Solving Exponential Equations: A Step-by-Step Guide

Exponential equations are equations where the variable appears in the exponent. Solving these equations requires specific techniques to isolate the variable. This guide provides a comprehensive breakdown of the steps involved in solving exponential equations.

Understanding Exponential Equations

An exponential equation is an equation where the variable appears in the exponent. Here are some examples:

• 2^x = 8
• 3^x+1 = 27
• e^2x = 5

These equations involve an unknown exponent (x) that we need to find.

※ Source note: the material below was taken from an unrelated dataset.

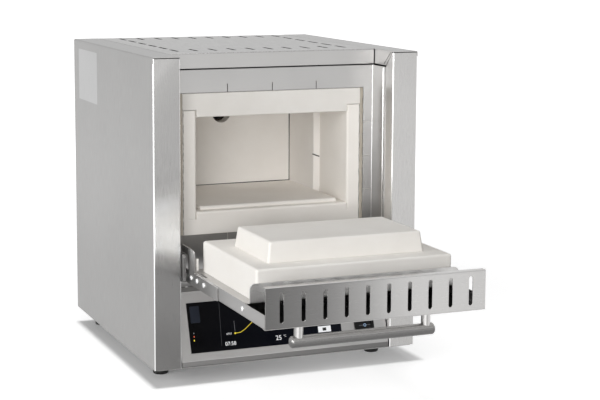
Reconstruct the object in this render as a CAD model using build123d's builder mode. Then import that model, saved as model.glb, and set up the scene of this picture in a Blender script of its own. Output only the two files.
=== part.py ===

Steps to Solve Exponential Equations

Solving exponential equations involves the following steps:

1. Isolate the Exponential Term: The first step is to isolate the exponential term on one side of the equation. This might involve simplifying the equation or using algebraic operations like addition, subtraction, multiplication, or division.
2. Apply the Logarithm: Once the exponential term is isolated, we apply the logarithm to both sides of the equation. The base of the logarithm should be the same as the base of the exponential term. This allows us to bring the exponent down to the base level.
3. Solve for the Variable: After applying the logarithm, we are left with a linear equation. We can then solve for the variable using standard algebraic techniques.

Examples

Example 1:

Solve the equation 2^x = 8.

1. Isolate the Exponential Term: The exponential term (2^x) is already isolated.
2. Apply the Logarithm: We apply the base-2 logarithm to both sides of the equation:

log₂(2^x) = log₂(8)

3. Solve for the Variable: Using the property of logarithms that log_a(a^x) = x, we get:

x = log₂(8) = 3

Therefore, the solution to the equation 2^x = 8 is x = 3.

Example 2:

Solve the equation 3^x+1 = 27.

1. Isolate the Exponential Term: The exponential term (3^x+1) is already isolated.
2. Apply the Logarithm: We apply the base-3 logarithm to both sides of the equation:

log₃(3^x+1) = log₃(27)

3. Solve for the Variable: Using the property of logarithms that log_a(a^x) = x, we get:

x+1 = log₃(27) = 3

Solving for x, we get:

x = 3 – 1 = 2

Therefore, the solution to the equation 3^x+1 = 27 is x = 2.

Key Points

• Always isolate the exponential term before applying the logarithm.
• The base of the logarithm should match the base of the exponential term.
• Use the properties of logarithms to simplify the equation.
• Remember that the logarithm of a number is the exponent to which the base must be raised to obtain that number.

Further Resources

For a more in-depth understanding of exponential equations and logarithms, refer to the following resources:

• Khan Academy: Solving Exponential Equations
• Math is Fun: Exponential Equations

This guide provides a solid foundation for solving exponential equations. Practice with various examples and explore further resources to enhance your understanding of this important concept in mathematics.